You see, sending bytes over the wire takes a relatively large amount of time. I already did the math so let me quote myself:

With a common configuration of 1 start bit, 8 bits of payload, zero stop bits and a baud rate of 115200 bps one can, in theory, send 12,800 frames of 9 bits per second. Since each one carries a byte of information that results in a data rate of 12.8 KB/s.

Our pangram has a length of 45 bytes. That means it's going to take, at least, 3,500 microseconds (45 bytes / (12,800 bytes/s) = 3,515 us) to send the string. The processor is working at 8 MHz, where executing an instruction takes 125 nanoseconds, so it's likely going to be done with the for loop is less than 3,500 microseconds.

We can actually time how long it takes to execute the for loop. There's a time module in the pg crate that exposes an Instant API that's similar to the one in std::time.

#[inline(never)]
#[no_mangle]
pub fn main() -> ! {
    use pg::time::{FREQUENCY, Instant};

    let usart1 = unsafe { peripheral::usart1_mut() };

    let instant = Instant::now();
    // Send a string
    for byte in b"The quick brown fox jumps over the lazy dog.".iter() {
        usart1.tdr.write(|w| w.tdr(u16::from(*byte)));
    }
    let elapsed = instant.elapsed(); // ticks

    iprintln!("`for` loop took {} ticks ({} us)",
              elapsed,
              elapsed as f32 / FREQUENCY as f32 * 1e6);

    unsafe { bkpt!() }

    loop {}
}

In debug mode, I get:

# itmdump's terminal
`for` loop took 21614 ticks (2701.75 us)

This is less than 3,500 microseconds but it's not that far off and that's why only a few bytes of information are lost.

In conclusion, the processor is trying to send bytes at a faster rate than what the hardware can actually handle and this results in data loss. This condition is known as buffer overrun.

How do we avoid this? The status register (ISR) has a flag, TXE, that indicates if it's "safe" to write to the TDR register without incurring in data loss.

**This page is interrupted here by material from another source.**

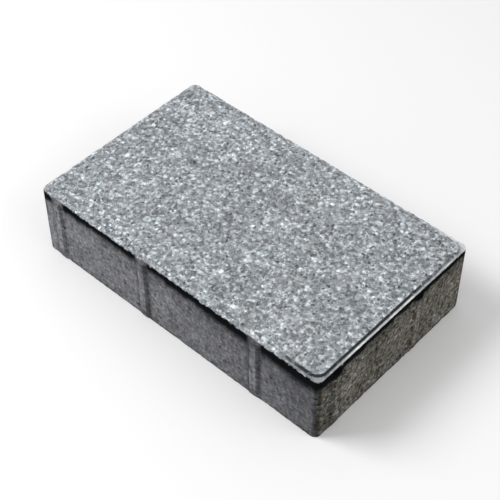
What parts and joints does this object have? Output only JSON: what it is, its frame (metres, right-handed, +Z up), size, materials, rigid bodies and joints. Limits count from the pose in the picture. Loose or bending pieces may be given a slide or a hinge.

Let's use that to slowdown the processor.

#[inline(never)]
#[no_mangle]
pub fn main() -> ! {
    let usart1 = unsafe { peripheral::usart1_mut() };

    let instant = Instant::now();
    for byte in b"The quick brown fox jumps over the lazy dog.".iter() {
        // wait until it's safe to write to TDR
        while !usart1.isr.read().txe() {}

        usart1.tdr.write(|w| w.tdr(u16::from(*byte)));
    }
    let elapsed = instant.elapsed(); // ticks

    iprintln!("`for` loop took {} ticks ({} us)",
              elapsed,
              elapsed as f32 / FREQUENCY as f32 * 1e6);

    unsafe { bkpt!() }

    loop {}
}

This time, running the program in debug or release mode should result in a complete string on the receiving side.

# minicom/PuTTY's console
The quick brown fox jumps over the lazy dog.

The timing of the for loop should be closer to the theoretical 3,500 microseconds as well. The timing below is for the "debug" version.

# itmdump's console
`for` loop took 30397 ticks (3799.625 us)